Seminars and Journal Clubs

Cosmic Explorer: A next-generation gravitational wave observatory with cosmological reach [BEL-center:pheno]

by Kevin Kuns (MIT)


Cosmic Explorer is the concept for a next generation gravitational wave observatory to be built in the United States which, along with the European Einstein Telescope, will significantly improve on the success of today's gravitational wave detectors starting in the mid-2030s. Cosmic Explorer would consist of two laser interferometers, one 40 km long and one 20 km long, improving on the design of the 4 km long LIGO detectors but with an order of magnitude increase in sensitivity. Among its vast potential, the observatory could study the remnants of the first stars and the formation of supermassive black holes and galaxies by detecting sources up to redshifts of 100, make precision tests of general relativity, investigate the nature of dark energy and dark matter, study the neutron star equation of state, probe new phases of matter not accessible to colliders, and study heavy element nucleosyntheis.
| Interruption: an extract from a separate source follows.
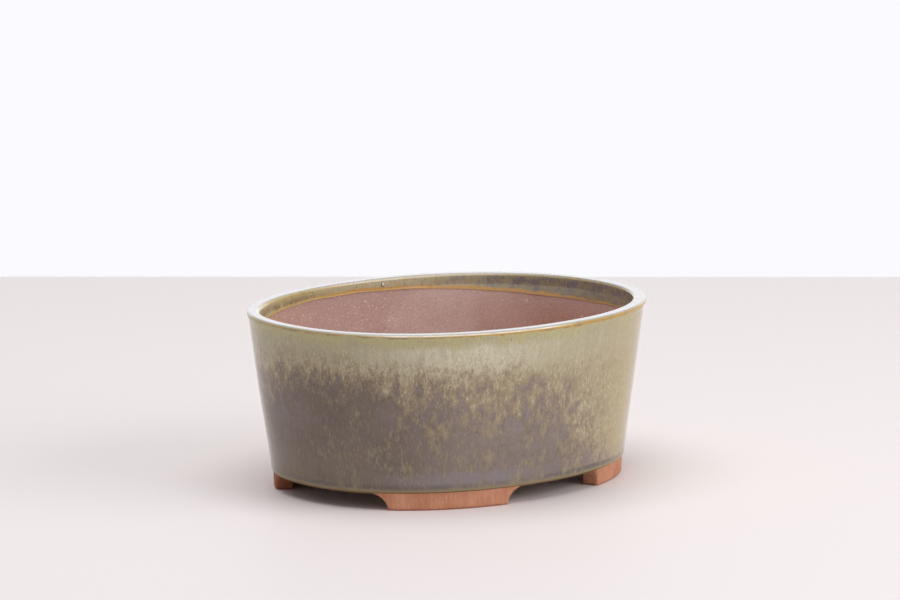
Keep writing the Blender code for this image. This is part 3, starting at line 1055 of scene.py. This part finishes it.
footForm = dict(
    thickness=7.2 * mm,
    taper=0.3 * mm,
    endRadius=8.0 * mm,
    steepRadius=3.2 * mm,  # one end was cut nearly upright
    sideGap=51.0 * mm,
    sideShift=2.0 * mm,
    endGap=60.4 * mm,
    endShift=-1.8 * mm,
    edgeRound=0.7 * mm,
    overlap=0.3 * mm,  # how far a foot reaches into the underside
    coveSteps=16,
    cornerSteps=5,
    faceSteps=4,
    flatStep=1.6 * mm,
    coveTop=math.radians(88),  # the cove stops just short of level
    spareTurn=math.radians(14),  # outline measured past both ends of a foot
    outlineSteps=400,
)


def angleAt(axis, reach, inset):
    # the angle in the first quarter where the outline lies this far out along X (0) or Y (1)
    near, far = (math.pi / 2, 0.0) if axis == 0 else (0.0, math.pi / 2)
    for _ in range(40):
        middle = (near + far) / 2
        if ovalPoint(middle, inset)[0][axis] < reach:
            near = middle
        else:
            far = middle
    return (near + far) / 2


def footEnd(radius):
    # one end of a foot's underline as (distance, height, normal): cove, small corner, up to the flat
    form = footForm
    fillet = form["edgeRound"]
    drop = max(radius - section["underside"], 0.0)
    span = math.sqrt(radius**2 - drop**2)
    lift = max(section["underside"] - radius, 0.0)  # an upright stretch below a small cove
    if lift > 0:
        start, cornerX = 0.0, fillet
    else:
        cornerX = math.sqrt((radius + fillet) ** 2 - (drop + fillet) ** 2) - span
        start = math.atan2(drop + fillet, cornerX + span)
    points = []
    for step in range(form["coveSteps"] + 1):
        turn = form["coveTop"] + (start - form["coveTop"]) * step / form["coveSteps"]
        height = lift - drop + radius * math.sin(turn)
        points.append((-span + radius * math.cos(turn), height, math.cos(turn), math.sin(turn)))
    for step in range(1, form["cornerSteps"] + 1):
        turn = start + (math.pi / 2 - start) * step / form["cornerSteps"]
        across, up = math.cos(turn), math.sin(turn)
        points.append((cornerX - fillet * across, fillet * (1 - up), across, up))
    return points, cornerX


def footPath(length, firstRadius, lastRadius):
    first, firstFlat = footEnd(firstRadius)
    last, lastFlat = footEnd(lastRadius)
    flat = length - firstFlat - lastFlat
    count = max(2, round(flat / footForm["flatStep"]))
    path = first + [(firstFlat + flat * step / count, 0.0, 0.0, 1.0) for step in range(1, count)]
    return path + [(length - x, z, -nx, nz) for x, z, nx, nz in reversed(last)]


def readAt(x, xs, ys):
    # the value of ys at x, on straight lines between rising xs
    k = min(max(bisect.bisect_right(xs, x) - 1, 0), len(xs) - 2)
    return ys[k] + (ys[k + 1] - ys[k]) * (x - xs[k]) / (xs[k + 1] - xs[k])


def buildFoot(name, side, end, sideRadius):
    form = footForm
    outer = outerInset(section["underside"]) + section["glazeDepth"]
    cornerInset = outer + form["taper"]
    atSide = angleAt(0, form["sideGap"] / 2 + side * form["sideShift"], cornerInset)
    atEnd = angleAt(1, form["endGap"] / 2 + end * form["endShift"], cornerInset)
    # distance along the corner's outline, to place points by length
    steps, spare = form["outlineSteps"], form["spareTurn"]
    angles = [atEnd - spare + (atSide - atEnd + 2 * spare) * k / steps for k in range(steps + 1)]
    places = [ovalPoint(a, cornerInset)[0] for a in angles]
    run = [0.0]
    for before, after in zip(places, places[1:]):
        run.append(run[-1] + (after - before).length)

    first, last = readAt(atEnd, angles, run), readAt(atSide, angles, run)
    top = section["underside"] + form["overlap"]
    rounding, faceSteps = form["edgeRound"], form["faceSteps"]
    innerFace = outer + form["thickness"]
    flat = form["thickness"] - form["taper"] - 2 * rounding
    corner = [(rounding * (1 - sine), rounding * (1 - cosine)) for _, sine, cosine in quarter(4)[1:]]

    def outerFace(z):
        # leans in by the taper
        return outer + form["taper"] * (1 - z / section["underside"])

    rows = []
    for distance, height, nx, nz in footPath(last - first, form["endRadius"], sideRadius):
        along, up = distance + nx * rounding, height + nz * rounding
        heights = [top + (up - top) * step / faceSteps for step in range(faceSteps + 1)]
        corners = [(distance + nx * lift, move, height + nz * lift) for lift, move in corner]
        line = [(along, outerFace(max(z, 0)), z) for z in heights]
        line += [(reach, outerFace(0) + move, z) for reach, move, z in corners]
        line += [(distance, outerFace(0) + rounding + flat * step / 3, height) for step in (1, 2)]
        line += [(reach, innerFace - move, z) for reach, move, z in reversed(corners)]
        line += [(along, innerFace, z) for z in reversed(heights)]
        row = []
        for reach, inset, z in line:
            point = ovalPoint(readAt(first + reach, run, angles), inset)[0]
            row.append((point.x * side, point.y * end, min(z, top)))
        rows.append(row)
    return loftMesh(name, rows, endCaps=True, closedRound=False)


for end, depthName in ((-1, "front"), (1, "back")):
    for side, handName in ((-1, "left"), (1, "right")):
        node = f"foot_{depthName}_{handName}"
        sideRadius = footForm["steepRadius" if node == "foot_front_right" else "endRadius"]
        dress(buildFoot("clay_" + node, side, end, sideRadius), footPaint, "foot_clay", node)
print("feet made")


# stage, lamps and camera

stageLook = dict(
    halfSize=0.5,
    turn=-45,  # degrees, so that its far edge lies square to the view
    paint={"Base Color": rgb(246, 238, 238), "Roughness": 0.6, "Specular IOR Level": 0.2},
)


def buildStage():
    shape = bmesh.new()
    bmesh.ops.create_grid(shape, x_segments=8, y_segments=8, size=stageLook["halfSize"])
    turn = Matrix.Rotation(math.radians(stageLook["turn"]), 3, "Z")
    bmesh.ops.rotate(shape, verts=shape.verts, matrix=turn)
    mesh = bpy.data.meshes.new("table")
    shape.to_mesh(mesh)
    shape.free()
    mesh.materials.append(startMaterial("table_top", *stageLook["paint"].items())[0])
    addObject("table", mesh)


lampLook = dict(
    key=dict(place=(0.59, -1.325, 0.72), size=(1.5, 0.9), power=11.0),
    top=dict(place=(-0.2, 0.0, 1.7), size=(1.6, 1.6), power=17.0),
    back=dict(place=(1.3, 1.3, 0.40), size=(2.4, 0.6), power=2.5),
)
lampAim = (0, 0, 0.04)
worldLook = dict(
    soft=((1, 1, 1, 1), 0.32),  # colour and strength of the light on the pot
    seen=(rgb(251, 251, 255), 1.0),  # and of the background
)


def turnTo(thing, aim):
    thing.rotation_euler = (Vector(aim) - thing.location).to_track_quat("-Z", "Y").to_euler()


def buildLamps():
    for name, look in lampLook.items():
        lamp = bpy.data.lights.new(name, "AREA")
        lamp.shape = "RECTANGLE"
        lamp.size, lamp.size_y = look["size"]
        lamp.energy = look["power"]
        holder = addObject(name, lamp)
        holder.location = look["place"]
        turnTo(holder, lampAim)
        holder.visible_camera = False


def buildWorld():
    world = bpy.data.worlds.new("studio")
    bpy.context.scene.world = world
    world.use_nodes = True
    tree = world.node_tree
    rays = tree.nodes.new("ShaderNodeLightPath")
    seen = Wire(rays.outputs["Is Camera Ray"])
    for ray in ("Is Glossy Ray", "Is Transmission Ray"):
        seen = seen.most(Wire(rays.outputs[ray]))
    mix = tree.nodes.new("ShaderNodeMixShader")
    tree.links.new(seen.socket, mix.inputs[0])
    backgrounds = (tree.nodes["Background"], tree.nodes.new("ShaderNodeBackground"))
    for number, (background, name) in enumerate(zip(backgrounds, ("soft", "seen")), 1):
        background.inputs["Color"].default_value = worldLook[name][0]
        background.inputs["Strength"].default_value = worldLook[name][1]
        tree.links.new(background.outputs[0], mix.inputs[number])
    tree.links.new(mix.outputs[0], tree.nodes["World Output"].inputs["Surface"])


cameraLook = dict(
    place=(-1.5093, -1.5165, 0.4228),
    aim=(0.0003, -0.0003, 0.0708),
    lens=220.0,
    sensor=36.0,
)


def buildCamera():
    data = bpy.data.cameras.new("camera")
    data.lens = cameraLook["lens"]
    data.sensor_width = cameraLook["sensor"]
    camera = addObject("camera", data)
    camera.location = cameraLook["place"]
    turnTo(camera, cameraLook["aim"])
    bpy.context.scene.camera = camera


buildStage()
buildLamps()
buildWorld()
buildCamera()
bpy.context.scene.view_settings.view_transform = "Standard"
print("stage, lamps and camera made")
The design is relatively low risk by largely scaling up the proven design of the LIGO interferometers along with some technological improvements to further reduce the dominant noise sources arising from quantum mechanics, thermodynamics, and geophysics. Since the Cosmic Explorer facilities will support an upgrade to cryogenic technology currently under development, the path exists to achieving even greater sensitivity in the future.